As a matter of fact, at the North Pole you do have 24 hours of daylight, not 23. Secondly, there is a second place where this happens as well - the South Pole - but that seems to have escaped the authors of the Zohar. Thirdly, there are places even distant from the poles that have at least one day of complete light per year - any place north of the Arctic Circle and any place south of the Antarctic Circle will have at least one of complete light per year (with the number of days increasing as you get closer to the pole). Lastly, the Zohar seems to miss the fact that in these places there is also an extended period of darkness.
3. Revolutionary period of the moon. The Gemara is quoted as mentioning that the period of the moon is 29.5 days and 793/1080 hours. This is a well known Gemara. The Gemara is correct - to a point. The author of the video states that this is how long it takes the moon to revolve around the earth. In this, he is wrong. The time is takes for the moon to revolve around the earth is actually only about 27 and a half days. So, then, what's 29.5 + 793/1080? That's the synodic period of the moon. If you don't want to click on the Wikipedia link, I'll explain it briefly. The revolutionary period is how long it takes for the moon to revolve around the earth. The synodic period is how long it takes for any given object to return to the same spot in the sky relative to the Sun (as viewed from Earth). Since this period is *based* on observation, it is not terribly difficult to measure it and is hardly proof of divinity.
4. History of Germany - The author quotes the Gemara in Megillah which states that if Germany is allowed to exist, it will destroy the world. Obviously, this is in error as Germany as a nation has existed and yet the world continues to exist. While it is true that they brought devestation on a continent in two wars, this hardly equals destroying the world. The author tries to cover this up by translating the term "destroy the world" as "want to destroy the world."
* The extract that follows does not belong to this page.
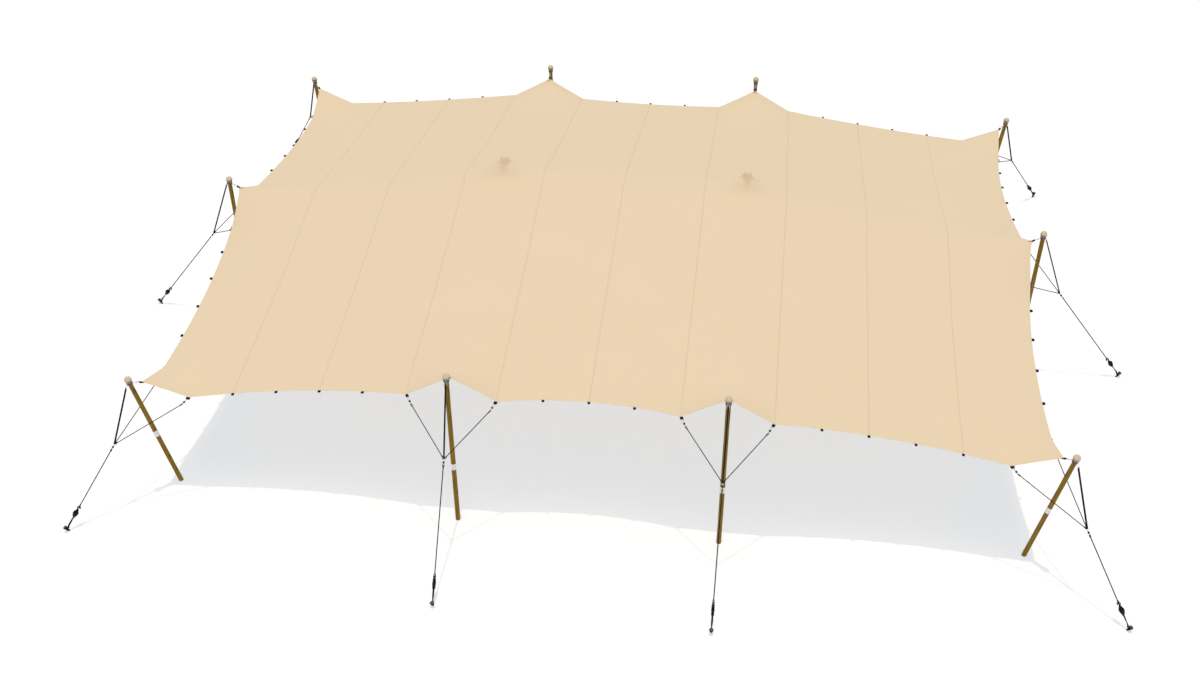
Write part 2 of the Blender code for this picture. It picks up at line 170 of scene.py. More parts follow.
def bent(corners, steps=8):
    # A smooth line through its corners: each point mixes four of them by cubics of the share t of the way
    p = np.array(corners, float)
    p = np.vstack([2 * p[0] - p[1], p, 2 * p[-1] - p[-2]])
    t = np.linspace(0, 1, steps, endpoint=False)[None, :, None]
    a, b, c, d = (p[k:len(p) - 3 + k][:, None] for k in range(4))
    curve = 2 * b + (c - a) * t + (2 * a - 5 * b + 4 * c - d) * t ** 2 + (3 * b - a - 3 * c + d) * t ** 3
    return np.vstack([0.5 * curve.reshape(-1, 3), p[-2]])


pieces = bpy.data.collections.new("dressed_tent")
bpy.context.scene.collection.children.link(pieces)


def makePiece(name, groups, slotName, replaced=(), sharp=38.0, closeUp=True):
    # Groups are pairs of a material and the shapes that wear it
    shapes = [shape for _, group in groups for shape in group]
    topGrey = [index for index, (_, group) in enumerate(groups) for _, faces, _ in group for _ in faces]
    offsets = np.cumsum([0] + [len(points) for points, _, _ in shapes])
    points = np.concatenate([shape[0] for shape in shapes])
    lay = np.concatenate([shape[2] for shape in shapes])
    faces = []
    for (_, shapeFaces, _), offset in zip(shapes, offsets):
        faces += [[int(offset) + corner for corner in face] for face in shapeFaces]
    mesh = bpy.data.meshes.new(name)
    mesh.from_pydata(points.tolist(), [], faces)
    mesh.attributes.new("lay", "FLOAT_VECTOR", "POINT").data.foreach_set("vector", lay.ravel())
    for material, _ in groups:
        mesh.materials.append(material)
    mesh.polygons.foreach_set("material_index", topGrey)
    if closeUp:  # close the poles and turn every face outwards
        bm = bmesh.new()
        bm.from_mesh(mesh)
        bmesh.ops.remove_doubles(bm, verts=bm.verts, dist=0.00001)
        bmesh.ops.recalc_face_normals(bm, faces=bm.faces)
        bm.to_mesh(mesh)
        bm.free()
    mesh.shade_smooth()
    mesh.set_sharp_from_angle(angle=math.radians(sharp))
    piece = bpy.data.objects.new(name, mesh)
    pieces.objects.link(piece)
    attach(piece, "root")
    if replaced:
        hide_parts(*replaced)
    return piece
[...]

He then brings the Gemara which states that there are 300 crown princes in Germany. He shows us that in the Peace of Westphalia, 300 princes came together to form the nation. Well, the actual number was closer to 360, but I suppose I can let that slide. However, it is far more logical to state that the Amora was simply describing the state of Germany as it existed back in his time (the Gemara is in present tense anyway). In the Germanic area at the time, there were any number of small tribes in the area.
Lastly, the author claims that the date of Germany's formation was foretold, but never actually produces this.
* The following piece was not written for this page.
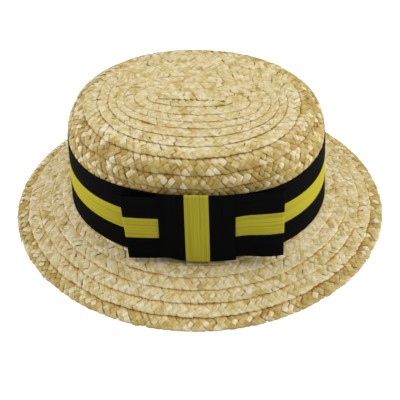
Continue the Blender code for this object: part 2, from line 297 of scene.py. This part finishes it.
def shell_part(points):
    """The plain straw under and between the strands, painted half in shade."""
    return {
        "points": points[None], "closed": True, "flipped": False,
        "tone": SHELL_TONE, "depth": SHELL_PAINTED_LIGHT, "grain": 0.0,
    }


def linear(colour):
    """An sRGB hex colour as linear red, green and blue with an alpha of one."""
    channels = [int(colour[place:place + 2], 16) / 255 for place in (1, 3, 5)]
    return [c / 12.92 if c <= 0.04045 else ((c + 0.055) / 1.055) ** 2.4 for c in channels] + [1.0]


def add_node(material, kind, settings=None, values=None, links=None):
    """Adds a shader node with its settings, the values of its sockets and the links to them."""
    node = material.node_tree.nodes.new("ShaderNode" + kind)
    for name, value in (settings or {}).items():
        setattr(node, name, value)
    for socket, value in (values or {}).items():
        node.inputs[socket].default_value = value
    for socket, source in (links or {}).items():
        material.node_tree.links.new(source, node.inputs[socket])
    return node


def colour_ramp(material, source, stops):
    """A ramp node through hex colours at the places given."""
    node = add_node(material, "ValToRGB", links={"Fac": source})
    ramp = node.color_ramp
    while len(ramp.elements) > 1:
        ramp.elements.remove(ramp.elements[-1])
    for index, (place, colour) in enumerate(stops):
        stop = ramp.elements[0] if index == 0 else ramp.elements.new(place)
        stop.position = place
        stop.color = linear(colour)
    return node


def new_material(name):
    """A material whose nodes are still to be added."""
    material = bpy.data.materials.new(name)
    material.use_nodes = True
    material.node_tree.nodes.clear()
    return material


def finish_material(material, shader):
    """Makes the shader the surface of its material."""
    add_node(material, "OutputMaterial", links={"Surface": shader.outputs[0]})


# Wheat straw, split, bleached and plaited damp: satin, golden to nearly white from stem to
# stem, streaked along its fibres, and painted darker amber as shade down in the work
STEM_PATCH_SIZE = 9 * MM
BLEACH_AND_HIGHLIGHT_SIZE = 4.5 * MM
FIBRE_LENGTHS_PER_MM, FIBRES_PER_MM = 0.12, 1.1
straw = new_material("plaited_wheat_straw")
tone = add_node(straw, "Attribute", {"attribute_name": "straw_tone"})
# Painted light of each point: one where the straw lies open, less where shade is painted in
depth = add_node(straw, "Attribute", {"attribute_name": "straw_depth"})
grain = add_node(straw, "Attribute", {"attribute_name": "straw_grain"})
place = add_node(straw, "TexCoord")
# Each strand has its own tone, which shifts over patches of one or two strands
patches = add_node(
    straw, "TexNoise", {"noise_dimensions": "3D"},
    {"Scale": 1 / STEM_PATCH_SIZE, "Detail": 2.0, "Roughness": 0.55},
    {"Vector": place.outputs["Object"]},
)
patch_shift = add_node(
    straw, "Math", {"operation": "MULTIPLY_ADD"}, {1: 0.9, 2: -0.45}, {0: patches.outputs["Fac"]},
)
shifted_tone = add_node(
    straw, "Math", {"operation": "ADD", "use_clamp": True}, None,
    {0: tone.outputs["Fac"], 1: patch_shift.outputs[0]},
)
stem_colour = colour_ramp(straw, shifted_tone.outputs[0], (
    (0.00, "#A28742"), (0.28, "#B39F5B"), (0.52, "#CBBA89"), (0.80, "#D2C7A2"), (1.00, "#DAD3BF"),
))
# Whitish spots, partly bleached straw and partly painted highlights, more where it is pale already
spots = add_node(
    straw, "TexNoise", {"noise_dimensions": "3D"},
    {"Scale": 1 / BLEACH_AND_HIGHLIGHT_SIZE, "Detail": 1.5, "Roughness": 0.5},
    {"Vector": place.outputs["Object"]},
)
spot_reach = add_node(
    straw, "Math", {"operation": "MULTIPLY_ADD"}, {1: 0.4},
    {0: tone.outputs["Fac"], 2: spots.outputs["Fac"]},
)
spot_share = add_node(
    straw, "MapRange", None, {1: 0.70, 2: 0.92, 3: 0.0, 4: 0.7}, {0: spot_reach.outputs[0]},
)
bleach_and_highlight = add_node(
    straw, "Mix", {"data_type": "RGBA"}, {7: linear("#DAD3BE")},
    {0: spot_share.outputs[0], 6: stem_colour.outputs[0]},
)
# Fibres run from end to end of a strand, drawn coarser than real so that they show
fibre_place = add_node(
    straw, "Mapping", None, {"Scale": (FIBRE_LENGTHS_PER_MM / MM, FIBRES_PER_MM / MM, 1.0)},
    {"Vector": grain.outputs["Vector"]},
)
fibres = add_node(
    straw, "TexNoise", {"noise_dimensions": "3D"}, {"Scale": 1.0, "Detail": 2.0},
    {"Vector": fibre_place.outputs[0]},
)
fibre_shade = colour_ramp(straw, fibres.outputs["Fac"], (
    (0.25, "#BDB192"), (0.50, "#F0EEE6"), (0.75, "#FFFFFF"),
))
streaked = add_node(
    straw, "Mix", {"data_type": "RGBA", "blend_type": "MULTIPLY"}, {0: 0.75},
    {6: bleach_and_highlight.outputs[2], 7: fibre_shade.outputs[0]},
)
# Painted shade: darker amber in the grooves and under the edges of the rows
painted_shade_colour = colour_ramp(straw, depth.outputs["Fac"], (
    (0.00, "#906830"), (0.30, "#D2AE68"), (0.70, "#FAEFD4"), (1.00, "#FFFFFF"),
))
with_painted_shade = add_node(
    straw, "Mix", {"data_type": "RGBA", "blend_type": "MULTIPLY"}, {0: 1.0},
    {6: streaked.outputs[2], 7: painted_shade_colour.outputs[0]},
)
ridges = add_node(
    straw, "Bump", None, {"Strength": 0.35, "Distance": 0.1 * MM}, {"Height": fibres.outputs["Fac"]},
)
straw_shader = add_node(
    straw, "BsdfPrincipled", None, {"Roughness": 0.55, "IOR": 1.5, "Specular IOR Level": 0.35},
    {"Base Color": with_painted_shade.outputs[2], "Normal": ridges.outputs[0]},
)
finish_material(straw, straw_shader)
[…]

5. Number of stars. The author brings the Gemara in Berachos (32b) which states that there are 1,604,340,000,000,000,000 stars in the universe. He states that only God could have provided such a number. I will agree with the assessment that only God can provide an exact number to the number of stars. This sounds like an estimate to me. In any event, even if it is an estimate, it's off - current understanding is that there are 70 000 000 000 000 000 000 000 stars in the observable universe. And if (as I predict they would) someone will say "well, how do you know you're estimate is right?" I would just as easily turn the question back and say "how do you know the Gemara is right?" In short, the proof that the Gemara is divine is that there are that many stars because the Gemara says there are that many stars. That's not a proof that's circular reasoning.
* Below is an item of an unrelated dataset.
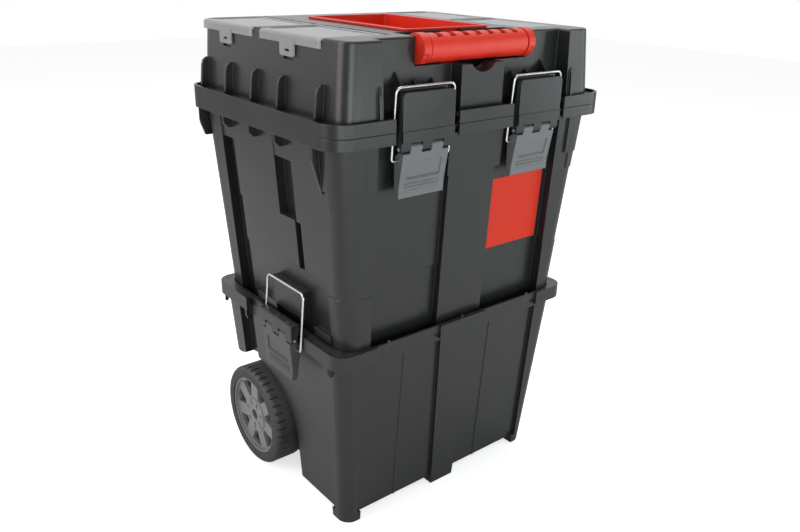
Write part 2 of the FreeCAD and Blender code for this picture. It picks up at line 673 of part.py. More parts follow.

The last bit I caught was when he said (at 20:43 in the video) that it was "only very recently" that it was discovered "that the stars are formed in constellations." I'm not sure what he means by this meaningless sentence. Does he mean that only recently we've discovered constellations? That, of course, is nonsense - the constellations were well known even before Mattan Torah. Does he mean that the stars are formed as parts of constellations?" That's nonsense as well, since they only appear to us that way from Earth, because we lack "depth perception" into space. Is he misusing "constellations" for "galaxies?" Maybe - but the existence of galaxies isn't new news either.
6. Life after Death. In order to prove that there is life after death, he presents some people who have had Near Death Experiences. Hardly proof of anything. There are plenty of people who have had NDEs and seen Jesus. Would the author of the video accept their testimony as well?
7. Predestination - The author then tries to prove that everything (one's income, lifespan, etc.) is predetermined by God. How does he prove this? By observing that some people succeed in life with little effort, while others grind away at the millstone their entire lives and never get out of poverty. Some people with college educations make very little while others who have no college education go on to make fortunes. Some people in terrible shape live long lives, while some professional athletes get cut down in the primes of their lives due to heart attacks, etc.
Of course, this is not proof at all. Firstly, in any large sample, you are bound to have exceptions. But it's not the exception to the rule that proves it - it's the rule itself. If you place all the people with college educations on a bell curve, and all those without college educations on a bell curve, you'll find that as a whole, the people who go to college *do* earn more. If you put healty people in a bell curve (in determining the length of their lives) and non-healthy people, you'll find that, as a whole, the healthier people *do* live longer. That Statistics 101, which the author of the video doesn't seem to grasp.
8. The rest of the video (from 39:40 on) doesn't prove anything.
I'm no scientist, and yet I know enough to see that these proofs are shams. I wish people would not present proofs unless they actually prove something.